10th Senate District candidate who never was says both parties fail to represent moderates
Political rookie BJ Cook's drive to become an independent candidate in the 10th Senate District recall election was short lived but what he stands for may live on.
Cook, 29, a city of River Falls resident, claims to represent the middle ground, compromise, common sense and the interests of the average person.
"I'm tired of the polarization of both Democrats and Republicans," he said. "None of the politicians are speaking to me completely."
Cook said the electorate basically has a choice between corporate-driven Republicans and union-driven Democrats.
"We are left to choose between those special interests that control both parties," he said.
In May, with the recall drive against state Sen. Sheila Harsdorf well underway, Cook jumped in.
He works at Dick's Fresh Market in Amery managing deliveries and customer service. His girlfriend attends UW-River Falls.
Cook took an unpaid leave of absence from his job to run as a "moderate independent."
"I thought I'd give it a try," he said. "I've never been a candidate for public office."
Calling himself a "political junkie," Cook watches up to three hours of political talk shows nightly, ranging from right winger Sean Hannity on Fox to left winger Rachel Maddow on MSNBC.
To get on the ballot, Cook had just 14 days to turn in a minimum of 400 signatures to Wisconsin's Government Accountability Board by the end of May.
"I ran out of time and came up about a hundred short," Cook said. "I went to somewhere between 600 and 800 houses, mostly in Hudson, Baldwin, Menomonie and Roberts. I was trying to spread out beyond where I live and get my name out there somehow."
Cook said his failure was partly one of perception.
"Many that I talked to didn't want me to be a spoiler for their candidate or party," he said.
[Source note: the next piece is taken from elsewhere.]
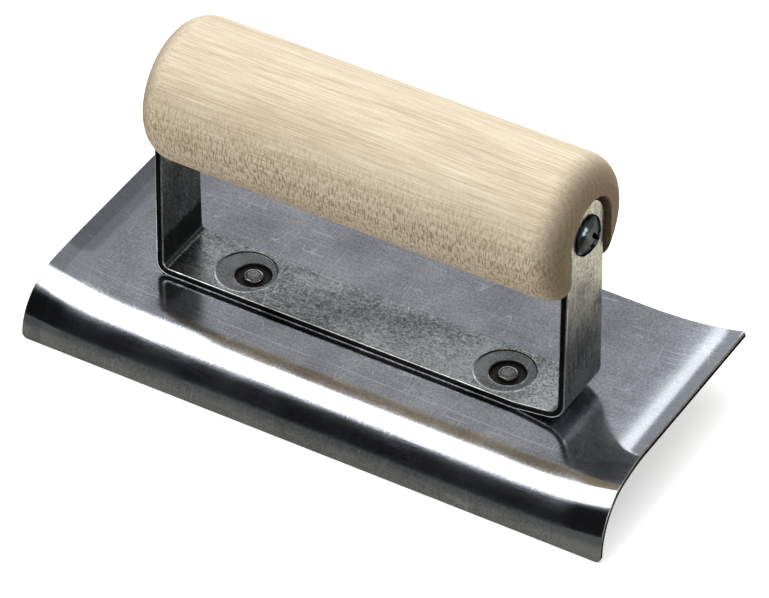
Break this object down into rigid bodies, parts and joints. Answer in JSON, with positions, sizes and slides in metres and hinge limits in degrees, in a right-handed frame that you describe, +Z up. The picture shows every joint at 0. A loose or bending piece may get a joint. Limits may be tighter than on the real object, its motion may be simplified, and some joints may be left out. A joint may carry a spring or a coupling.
{
  "type": "concrete edger",
  "caption": "Hand edger for rounding the edge of a fresh concrete slab: rolled-lip steel blade, strip bracket and turned wooden handle.",
  "frame": {"origin": "on the flat underside of the blade, at the middle of its length, directly below the axis of the handle", "axes": "+X along the blade, -Y towards the rolled lip, +Z up from the blade to the handle"},
  "size_m": [0.1524, 0.0698, 0.0802],
  "materials": {
    "blade_steel": "satin",
    "bracket_steel": "satin",
    "stud_steel": "satin",
    "handle_wood": "sanded, clear sealed",
    "bolt_steel": "bright plated"
  },
  "bodies": {
    "root": {"blade": "blade_steel", "bracket": "bracket_steel", "stud_left": "stud_steel", "stud_right": "stud_steel", "handle": "handle_wood", "tie_bolt": "bolt_steel", "washer": "bolt_steel", "nut": "bolt_steel"}
  },
  "joints": []
}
Cook said he was also hurt by the sudden entry in the Senate recall race of Isaac Weix, the so-called "fake Democrat."
"Some people assumed I was a fake, too," Cook said. "Having Weix get into the race at the same time caused confusion. But those who signed on my behalf said I deserved a chance and wanted another option."
Cook said it seemed an ideal time to run for state office.
"I thought because it is a special election, with a compressed period for campaigning and lots of attention focused on the race, that it would a good opportunity for an unknown like me to get in," Cook said.
Disdain: Right, left
Cook said the political parties have caved in to extremists and are corrupted by links to special-interest groups.
He pointed to President Obama's "protest vote" to raise the federal debt ceiling as a U.S. senator. Now, as president, Obama warns of the economic calamity that would result from such votes as Congress considers again whether to raise the debt ceiling.
When Democrats had majorities in state government and could control political boundaries, Democrats opposed Republicans who called for a "nonpartisan way of redistricting."
Now that Republicans are the majority state party, Republicans want to redraw political boundaries to their advantage and oppose Democrats who suddenly favor a nonpartisan approach.
"That's the kind of stuff that needs to stop happening," Cook said.
On the national level, Cook said extremism is rampant: The fiscally conservative "Blue Dog" Democrats have either been voted out of office or pushed out of power within their party; Tea Party activists, while a minority within the Republican Party, are so rigid and militant they call the shots for their party.
Cook said Republicans champion hands-off government and state's rights until it comes to social issues like abortion and gay marriage.
"Then they try to make more legislation for the whole country that gets involved in people's lives," he said.
Cook says unions have become just another "big corporate interest" that Democrats are beholden to.
Cook, however, opposes taking away the union rights of public workers and teachers.
"And I don't think former Republican Gov. Tommy Thompson would have proposed any kind of legislation that ends collective bargaining," he said.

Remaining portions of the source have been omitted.